Problem to work on.
Write out, word for word, only the data from its first line to the line containing "tree of one".

Data.
☆ ☆ ☆ ☆
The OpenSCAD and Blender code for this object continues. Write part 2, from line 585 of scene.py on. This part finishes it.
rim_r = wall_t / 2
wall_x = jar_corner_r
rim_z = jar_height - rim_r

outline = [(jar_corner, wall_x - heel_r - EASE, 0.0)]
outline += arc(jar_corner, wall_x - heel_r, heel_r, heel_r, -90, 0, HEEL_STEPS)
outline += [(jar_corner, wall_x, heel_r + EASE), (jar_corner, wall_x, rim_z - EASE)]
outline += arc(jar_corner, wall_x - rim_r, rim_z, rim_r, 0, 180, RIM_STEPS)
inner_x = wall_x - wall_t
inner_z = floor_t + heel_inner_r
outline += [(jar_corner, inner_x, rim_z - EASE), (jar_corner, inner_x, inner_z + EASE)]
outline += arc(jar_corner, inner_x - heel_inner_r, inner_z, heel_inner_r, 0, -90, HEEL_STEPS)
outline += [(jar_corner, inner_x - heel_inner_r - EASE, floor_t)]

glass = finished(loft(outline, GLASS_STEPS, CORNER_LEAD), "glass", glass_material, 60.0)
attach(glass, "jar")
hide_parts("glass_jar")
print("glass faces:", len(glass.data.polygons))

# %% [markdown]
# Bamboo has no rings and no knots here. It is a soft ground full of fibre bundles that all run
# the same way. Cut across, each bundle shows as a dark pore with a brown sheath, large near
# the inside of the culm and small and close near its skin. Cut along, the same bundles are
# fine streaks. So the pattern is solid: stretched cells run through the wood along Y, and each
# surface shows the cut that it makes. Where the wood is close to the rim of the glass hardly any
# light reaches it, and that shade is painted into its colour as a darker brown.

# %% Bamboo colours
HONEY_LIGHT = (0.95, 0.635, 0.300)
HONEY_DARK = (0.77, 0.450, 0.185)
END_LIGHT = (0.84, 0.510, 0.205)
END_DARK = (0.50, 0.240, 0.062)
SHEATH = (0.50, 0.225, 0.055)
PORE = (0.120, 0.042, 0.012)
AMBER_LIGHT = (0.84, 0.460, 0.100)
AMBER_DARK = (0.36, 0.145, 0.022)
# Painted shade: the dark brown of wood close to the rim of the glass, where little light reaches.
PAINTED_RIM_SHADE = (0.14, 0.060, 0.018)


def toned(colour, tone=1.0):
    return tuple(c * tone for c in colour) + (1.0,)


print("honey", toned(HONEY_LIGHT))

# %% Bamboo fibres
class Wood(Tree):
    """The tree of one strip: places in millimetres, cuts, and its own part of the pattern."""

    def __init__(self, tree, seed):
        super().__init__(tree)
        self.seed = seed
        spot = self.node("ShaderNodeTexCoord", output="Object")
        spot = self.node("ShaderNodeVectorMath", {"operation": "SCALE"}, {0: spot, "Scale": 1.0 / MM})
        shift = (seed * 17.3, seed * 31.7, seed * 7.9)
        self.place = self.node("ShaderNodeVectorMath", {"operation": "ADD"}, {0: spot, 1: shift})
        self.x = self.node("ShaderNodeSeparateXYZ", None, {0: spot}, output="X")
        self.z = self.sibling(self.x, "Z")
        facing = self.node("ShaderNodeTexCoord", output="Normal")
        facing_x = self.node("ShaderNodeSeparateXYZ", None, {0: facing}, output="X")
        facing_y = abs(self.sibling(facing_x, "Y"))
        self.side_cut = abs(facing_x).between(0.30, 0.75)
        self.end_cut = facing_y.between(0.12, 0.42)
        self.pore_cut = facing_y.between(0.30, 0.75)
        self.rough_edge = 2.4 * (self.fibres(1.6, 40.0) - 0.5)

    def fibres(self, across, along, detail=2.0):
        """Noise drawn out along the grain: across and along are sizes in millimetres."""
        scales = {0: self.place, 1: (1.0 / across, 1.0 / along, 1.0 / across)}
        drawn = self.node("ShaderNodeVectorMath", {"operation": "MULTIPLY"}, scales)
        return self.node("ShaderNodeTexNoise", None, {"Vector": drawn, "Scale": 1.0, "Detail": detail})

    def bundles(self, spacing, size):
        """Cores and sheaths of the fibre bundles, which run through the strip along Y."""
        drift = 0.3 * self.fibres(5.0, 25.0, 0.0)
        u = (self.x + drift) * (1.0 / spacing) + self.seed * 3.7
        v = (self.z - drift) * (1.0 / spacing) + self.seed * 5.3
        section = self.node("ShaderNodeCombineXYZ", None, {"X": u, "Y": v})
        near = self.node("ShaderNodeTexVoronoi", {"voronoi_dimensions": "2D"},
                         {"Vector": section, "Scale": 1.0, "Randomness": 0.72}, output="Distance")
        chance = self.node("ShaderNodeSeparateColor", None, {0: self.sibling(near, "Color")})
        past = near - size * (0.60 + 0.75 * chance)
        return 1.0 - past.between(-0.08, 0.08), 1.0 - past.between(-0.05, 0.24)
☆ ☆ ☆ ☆
The response.
The OpenSCAD and Blender code for this object continues. Write part 2, from line 585 of scene.py on. This part finishes it.
rim_r = wall_t / 2
wall_x = jar_corner_r
rim_z = jar_height - rim_r

outline = [(jar_corner, wall_x - heel_r - EASE, 0.0)]
outline += arc(jar_corner, wall_x - heel_r, heel_r, heel_r, -90, 0, HEEL_STEPS)
outline += [(jar_corner, wall_x, heel_r + EASE), (jar_corner, wall_x, rim_z - EASE)]
outline += arc(jar_corner, wall_x - rim_r, rim_z, rim_r, 0, 180, RIM_STEPS)
inner_x = wall_x - wall_t
inner_z = floor_t + heel_inner_r
outline += [(jar_corner, inner_x, rim_z - EASE), (jar_corner, inner_x, inner_z + EASE)]
outline += arc(jar_corner, inner_x - heel_inner_r, inner_z, heel_inner_r, 0, -90, HEEL_STEPS)
outline += [(jar_corner, inner_x - heel_inner_r - EASE, floor_t)]

glass = finished(loft(outline, GLASS_STEPS, CORNER_LEAD), "glass", glass_material, 60.0)
attach(glass, "jar")
hide_parts("glass_jar")
print("glass faces:", len(glass.data.polygons))

# %% [markdown]
# Bamboo has no rings and no knots here. It is a soft ground full of fibre bundles that all run
# the same way. Cut across, each bundle shows as a dark pore with a brown sheath, large near
# the inside of the culm and small and close near its skin. Cut along, the same bundles are
# fine streaks. So the pattern is solid: stretched cells run through the wood along Y, and each
# surface shows the cut that it makes. Where the wood is close to the rim of the glass hardly any
# light reaches it, and that shade is painted into its colour as a darker brown.

# %% Bamboo colours
HONEY_LIGHT = (0.95, 0.635, 0.300)
HONEY_DARK = (0.77, 0.450, 0.185)
END_LIGHT = (0.84, 0.510, 0.205)
END_DARK = (0.50, 0.240, 0.062)
SHEATH = (0.50, 0.225, 0.055)
PORE = (0.120, 0.042, 0.012)
AMBER_LIGHT = (0.84, 0.460, 0.100)
AMBER_DARK = (0.36, 0.145, 0.022)
# Painted shade: the dark brown of wood close to the rim of the glass, where little light reaches.
PAINTED_RIM_SHADE = (0.14, 0.060, 0.018)


def toned(colour, tone=1.0):
    return tuple(c * tone for c in colour) + (1.0,)


print("honey", toned(HONEY_LIGHT))

# %% Bamboo fibres
class Wood(Tree):
    """The tree of one strip: places in millimetres, cuts, and its own part of the pattern."""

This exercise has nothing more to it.